The Hip Hop Public Health team, led by physical education veteran and public health leader Lori Rose Benson, is a collective comprised of not only health and education professionals (including nutritionists, public health researchers, teachers, physicians, behavioral scientists, and a student advisory board), but also proven-successful multi-media professionals and A-list iconic rap stars and pop artists including Doug E. Fresh, Chuck D, DMC of Run DMC, Ashanti, Jordin Sparks, as well children’s television writers/producers (formerly of Sesame Street).

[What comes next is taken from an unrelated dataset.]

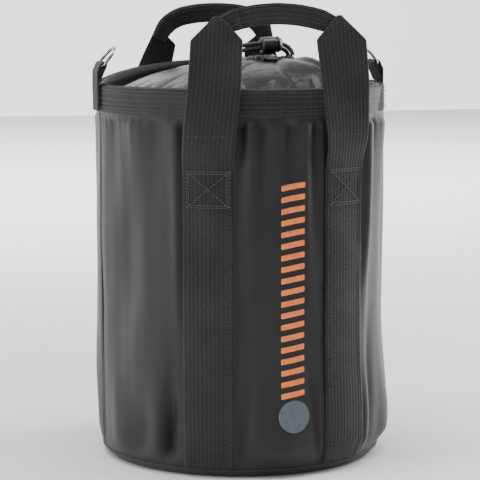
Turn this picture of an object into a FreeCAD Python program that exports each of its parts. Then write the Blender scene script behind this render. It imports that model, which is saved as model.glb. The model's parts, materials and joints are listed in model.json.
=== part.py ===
import FreeCAD, Part
import math
import os

import Sketcher

# Rope storage bag. Millimetres, +Z up, front towards -Y.
# The origin is the centre of the base, on the surface that the bag stands on.

SHEET = "Dimensions"

# alias: (value, what it is)
CELLS = {
    "wall_radius": (148, "outer radius of the fabric wall"),
    "wall_gauge": (1.5, "thickness of the coated fabric"),
    "front_rim": (380, "height of the rim at the front and the sides"),
    "rear_rise": (20, "how much higher the rim stands at the rear"),
    "corner_start": (35, "height where the wall starts to turn in to the base"),
    "seam_radius": (143, "radius of the base seam"),
    "seam_level": (8, "height of the base seam"),
    "floor_radius": (138, "radius of the flat part of the base"),
    "base_gauge": (2, "thickness of the base panel"),
    "play": (0.1, "gap between sewn layers"),
    "tape_gauge": (1, "thickness of the seam tapes"),
    "tape_width": (12, "width of the seam tapes"),
    "band_width": (25, "width of the rim webbing, also of the ring tabs"),
    "band_gauge": (2, "thickness of the webbing"),
    "strap_width": (50, "width of the strap and handle webbing"),
    "strap_angle": (28, "angle of each strap from the front or rear, degrees"),
    "stitch_top": (307, "height of the box-and-cross stitch's upper edge"),
    "leg_gap": (2, "gap between the sewn strap and its free leg"),
    "leg_stand": (3.6, "distance of a leg's middle from the wall, where it leaves the stitch"),
    "leg_mid_depth": (5.5, "how far a leg stands further out half way up"),
    "leg_mid_facing": (19.04, "where a leg faces half way up, degrees from the front"),
    "leg_top_depth": (8, "how far a leg stands further out at the fold"),
    "leg_top_facing": (7.84, "where a leg faces at the fold, degrees from the front"),
    "front_fold": (388, "height of the front handle's fold over the rim"),
    "rear_fold": (404, "height of the rear handle's fold over the rim"),
    "handle_lean": (7, "inward lean of the handle tops, degrees"),
    "shoulder_level": (428, "height where the webbing starts to fold in half"),
    "grip_end_level": (451, "height of the grip's upper edge at its ends"),
    "grip_top": (464, "height of the grip's upper edge at its middle"),
    "grip_height": (22, "height of the folded webbing at the grip"),
    "grip_gauge": (6, "thickness of the folded and sewn grip"),
    "grip_half": (62, "half of the distance between the grip's upper ends"),
    "leg_spacing": (66, "half of the distance between the legs at the fold"),
    "handle_taper": (3.5, "how far each leg moves inwards from the fold to the shoulder"),
    "inner_shoulder_drop": (2, "how much lower the shoulder is at the legs' inner edges"),
    "grip_fold_inset": (3, "how far the folded part stops short of the grip's inner end"),
    "collar_radius": (141.3, "outer radius of the collar's sewn foot"),
    "collar_foot": (352, "height of the collar's lower edge"),
    "collar_bend": (371, "height where the collar turns inwards"),
    "collar_shoulder": (391, "height of the collar half way to the mouth"),
    "collar_shoulder_share": (0.45, "how far the shoulder's centre lies towards the mouth"),
    "collar_shoulder_radius": (0.66, "radius of the shoulder, as a share of the foot's"),
    "collar_gauge": (1.2, "thickness of the collar"),
    "mouth_x": (30, "gathered mouth, centre to the right"),
    "mouth_y": (-10, "gathered mouth, centre to the front"),
    "mouth_radius": (17, "inner radius of the gathered hem"),
    "hem_level": (399, "height of the hem's lower edge"),
    "hem_height": (10, "height of the hem"),
    "hem_depth": (7, "radial depth of the hem"),
    "cord_size": (4.5, "diameter of the drawcord"),
    "cord_pitch": (5, "distance between the two cords in the lock"),
    "cord_play": (0.3, "gap between a cord and its passage"),
    "lock_level": (420.5, "height of the cord lock's axis"),
    "barrel_size": (17, "diameter of the lock's barrel"),
    "barrel_length": (14, "length of the lock's barrel"),
    "barrel_wall": (1.4, "wall of the lock's barrel"),
    "lock_edge": (1, "chamfer of the barrel's closed end, and height of the plunger's collar"),
    "nose_length": (7.5, "length of the plunger's tapered nose"),
    "nose_tip": (12.4, "diameter of the nose at its tip"),
    "shank_length": (8, "length of the plunger inside the barrel"),
    "press_travel": (3, "travel of the plunger"),
    "spring_depth": (1.1, "radial depth of the lock's spring"),
    "knot_length": (15, "length of the knot"),
    "knot_size": (12, "diameter of the knot"),
    "tab_top": (383, "upper edge of the tab where it crosses the rim"),
    "tab_inner_gap": (0.9, "gap between the rim facing and the tab's inner ply"),
    "tab_loop_gap": (1, "gap between the fold line and the tab's loop"),
    "tab_hinge_x": (152, "distance of the tab's fold line from the axis"),
    "tab_hinge_level": (388, "height of the tab's fold line"),
    "tab_lean": (25, "inward lean of the tab, degrees"),
    "ring_level": (14.8, "distance of the ring's bar from the tab's fold line"),
    "ring_lean": (38, "inward lean of the ring, degrees"),
    "ring_wire": (3, "diameter of the ring's wire"),
    "ring_play": (0.3, "gap between the ring's bar and the webbing"),
    "ring_half": (14.5, "half of the ring's width, to the wire's centre"),
    "ring_side": (7, "height of the ring's straight sides"),
    "ring_corner": (3, "radius of the ring's lower corners"),
}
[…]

HHPH is proud to partner locally, regionally and internationally to empower health focused organizations and stakeholders to adopt and adapt Hip Hop Public Health resources and infuse them into youth health and wellness programming and initiatives. All HHPH music, videos, comic books, video games and guidance documents are available for free and can be accessed on its online resource repository.
About the Bristol Myers Squibb Foundation
The Bristol Myers Squibb Foundation is an independent charity whose mission is to promote health equity and improve the health outcomes of populations disproportionately affected by serious diseases by strengthening healthcare worker capacity, integrating medical care and community supportive services, and mobilizing communities in the fight against disease.
About the Bristol Myers Squibb Black Organization for Leadership Development (BOLD)
The mission of BOLD is to accelerate business performance at Bristol-Myers Squibb by fostering an inclusive environment that values the contributions of Black employees equally with others. This group promotes bold leadership and development, encourages involvement in the community and increases cultural awareness across the company.